The research effort led by principal investigator Michael Janssen, DO, Spine Education Research Institute showed that i-FACTOR bone graft demonstrated safety and efficacy while meeting all four U.S. Food and Drug Administration (FDA) mandated non-inferiority success criteria when compared to local autograft in single-level ACDF for cervical radiculopathy.

“The results of this landmark IDE study further reinforce our belief that i-FACTOR bone graft represents an important advance in ACDF procedures and may offer an alternative to autograft harvesting or other growth factor technologies,” said Jeffrey G. Marx, Ph.D., president and COO of Cerapedics. “We are pleased to have these data published by such a prominent and well-respected journal in the field of spine surgery.”

In the prospective, randomized, single-blinded study patients received either autograft (N=154) or i-FACTOR bone graft (N=165) in a cortical ring allograft. Success was determined by non-inferiority in fusion, Neck Disability Index (NDI) and Neurological Success endpoints, and adverse events at 12 month follow-up.

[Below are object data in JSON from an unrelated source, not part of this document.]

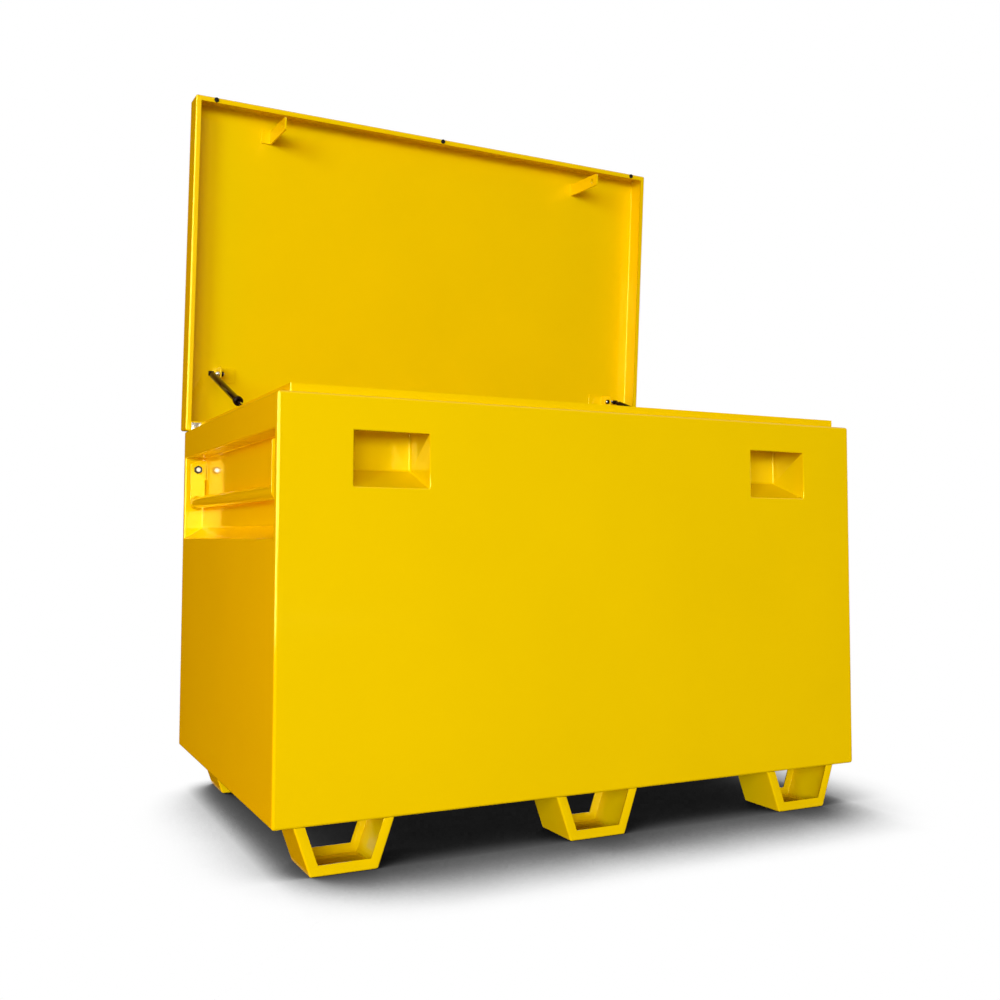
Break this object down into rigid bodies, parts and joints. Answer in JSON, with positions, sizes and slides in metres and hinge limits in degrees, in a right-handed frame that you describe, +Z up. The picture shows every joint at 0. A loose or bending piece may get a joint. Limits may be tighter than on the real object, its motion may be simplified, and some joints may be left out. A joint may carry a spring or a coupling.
{
  "type": "jobsite storage box",
  "caption": "Jobsite storage box of folded yellow steel with a hinged lid on gas struts, recessed padlock pockets, drop handles in the ends and channel feet.",
  "frame": {"origin": "on the ground, at the middle of the footprint of the box with its lid standing open", "axes": "+X towards the right-hand end as seen from the front, +Y towards the hinge side, +Z up; the lock pockets face -Y"},
  "size_m": [1.45, 0.974, 1.8201],
  "materials": {
    "yellow_paint": "glossy yellow powder coat",
    "zinc_plate": "bright zinc plate",
    "black_steel": "satin black",
    "black_rubber": "matte",
    "polished_rod": "polished"
  },
  "bodies": {
    "body": {"floor_panel": "yellow_paint", "front_left_foot": "yellow_paint", "front_middle_foot": "yellow_paint", "front_panel": "yellow_paint", "front_right_foot": "yellow_paint", "hinge_body_leaf": "zinc_plate", "hinge_pin": "zinc_plate", "left_body_ball_stud": "zinc_plate", "left_body_strut_bracket": "yellow_paint", "left_front_handle_lug": "yellow_paint", "left_front_pivot_bolt": "zinc_plate", "left_front_pivot_nut": "zinc_plate", "left_lock_pocket": "yellow_paint", "left_panel": "yellow_paint", "left_rear_handle_lug": "yellow_paint", "left_rear_pivot_bolt": "zinc_plate", "left_rear_pivot_nut": "zinc_plate", "rear_left_foot": "yellow_paint", "rear_middle_foot": "yellow_paint", "rear_panel": "yellow_paint", "rear_right_foot": "yellow_paint", "right_body_ball_stud": "zinc_plate", "right_body_strut_bracket": "yellow_paint", "right_front_handle_lug": "yellow_paint", "right_front_pivot_bolt": "zinc_plate", "right_front_pivot_nut": "zinc_plate", "right_lock_pocket": "yellow_paint", "right_panel": "yellow_paint", "right_rear_handle_lug": "yellow_paint", "right_rear_pivot_bolt": "zinc_plate", "right_rear_pivot_nut": "zinc_plate", "top_rim": "yellow_paint"},
    "lid": {"hinge_lid_leaf": "zinc_plate", "left_lid_ball_stud": "zinc_plate", "left_lid_bumper": "black_rubber", "left_lid_strut_bracket": "yellow_paint", "left_lid_stud_nut": "black_steel", "left_lock_tab": "yellow_paint", "lid_pan": "yellow_paint", "middle_lid_bumper": "black_rubber", "right_lid_ball_stud": "zinc_plate", "right_lid_bumper": "black_rubber", "right_lid_strut_bracket": "yellow_paint", "right_lid_stud_nut": "black_steel", "right_lock_tab": "yellow_paint"},
    "left_handle": {"left_handle_bar": "yellow_paint", "left_handle_front_arm": "yellow_paint", "left_handle_rear_arm": "yellow_paint"},
    "left_strut_rod": {"left_strut_body_socket": "black_steel", "left_strut_rod": "polished_rod"},
    "left_strut_cylinder": {"left_strut_cylinder": "black_steel", "left_strut_lid_socket": "black_steel"},
    "right_handle": {"right_handle_bar": "yellow_paint", "right_handle_front_arm": "yellow_paint", "right_handle_rear_arm": "yellow_paint"},
    "right_strut_rod": {"right_strut_body_socket": "black_steel", "right_strut_rod": "polished_rod"},
    "right_strut_cylinder": {"right_strut_cylinder": "black_steel", "right_strut_lid_socket": "black_steel"}
  },
  "joints": [
    {"name": "lid_hinge", "type": "hinge", "parent": "body", "child": "lid", "pos_m": [0, 0.41424, 0.9193], "axis": [1, 0, 0], "range_deg": [0, 86.2]},
    {"name": "left_strut_pivot", "type": "hinge", "parent": "lid", "child": "left_strut_cylinder", "pos_m": [-0.654, 0.43015, 1.08111], "axis": [1, 0, 0], "range_deg": [-96, 0]},
    {"name": "left_strut_slide", "type": "slide", "parent": "left_strut_cylinder", "child": "left_strut_rod", "axis": [0, 0.9412, 0.3379], "range_m": [0, 0.21]},
    {"name": "left_handle_hinge", "type": "hinge", "parent": "body", "child": "left_handle", "pos_m": [-0.701, 0, 0.813], "axis": [0, 1, 0], "range_deg": [-3, 112]},
    {"name": "right_strut_pivot", "type": "hinge", "parent": "lid", "child": "right_strut_cylinder", "pos_m": [0.654, 0.43015, 1.08111], "axis": [1, 0, 0], "range_deg": [-96, 0]},
    {"name": "right_strut_slide", "type": "slide", "parent": "right_strut_cylinder", "child": "right_strut_rod", "axis": [0, 0.9412, 0.3379], "range_m": [0, 0.21]},
    {"name": "right_handle_hinge", "type": "hinge", "parent": "body", "child": "right_handle", "pos_m": [0.701, 0, 0.813], "axis": [0, -1, 0], "range_deg": [-3, 112]}
  ],
  "couplings": [
    {"joint": "left_strut_pivot", "follows": "lid_hinge", "ratio": -1.1105},
    {"joint": "left_strut_slide", "follows": "lid_hinge", "m_per_rad": 0.13692},
    {"joint": "right_strut_pivot", "follows": "lid_hinge", "ratio": -1.1105},
    {"joint": "right_strut_slide", "follows": "lid_hinge", "m_per_rad": 0.13692}
  ]
}
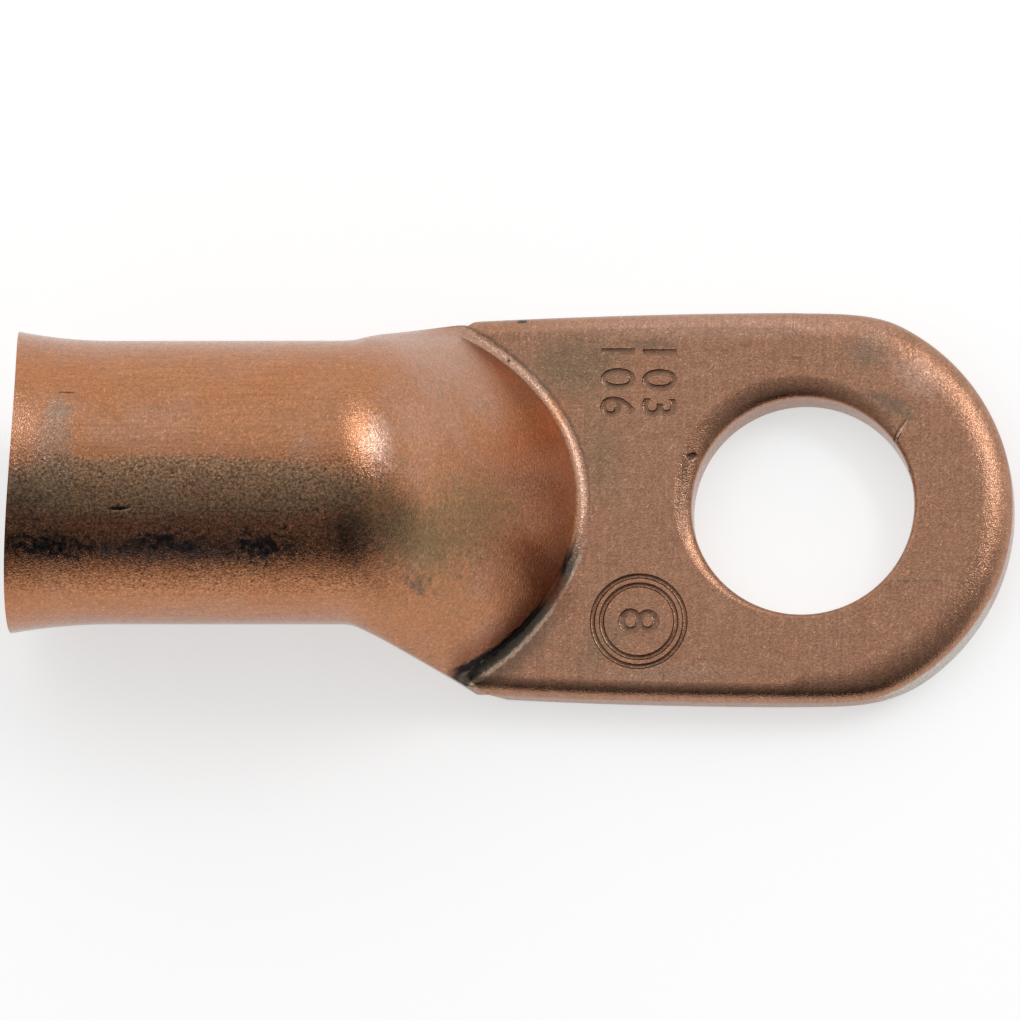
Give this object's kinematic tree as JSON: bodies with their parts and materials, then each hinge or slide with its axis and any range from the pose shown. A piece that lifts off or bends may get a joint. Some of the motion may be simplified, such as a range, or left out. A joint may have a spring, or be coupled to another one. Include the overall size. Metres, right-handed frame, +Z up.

Both i-FACTOR bone graft and autograft demonstrated a high fusion rate (88.97% and 85.82%, respectively, non-inferiority p=0.0004), significant improvements in NDI (28.75 and 27.40, respectively, non-inferiority p<0.0001) and high Neurological Success rate (93.71% and 93.01%, respectively, non-inferiority p<0.0001). There was no difference in the rate of adverse events (83.64% and 82.47%, respectively, p=0.8814).

In addition, a responder analysis for overall success in all four primary outcomes demonstrated 69 percent success for i‐FACTOR bone graft versus 57 percent for autograft. This was statistically significant for superiority (p = 0.0382).

“Until now alternatives to autograft bone for use in ACDF procedures had not been evaluated in rigorous randomized, controlled studies,” said co-investigator and lead author of the Spine paper Paul M. Arnold, MD, professor of neurosurgery at University of Kansas Medical Center. “This study demonstrates that treatment with i-FACTOR bone graft resulted in similar and on some metrics superior outcomes compared to local autograft bone.”

i‐FACTOR bone graft is based on synthetic small peptide (P-15) technology and supports bone growth through cell attachment and activation. In November 2015 Cerapedics received FDA approval for the use of i-FACTOR bone graft in ACDF procedures in patients with degenerative cervical disc disease.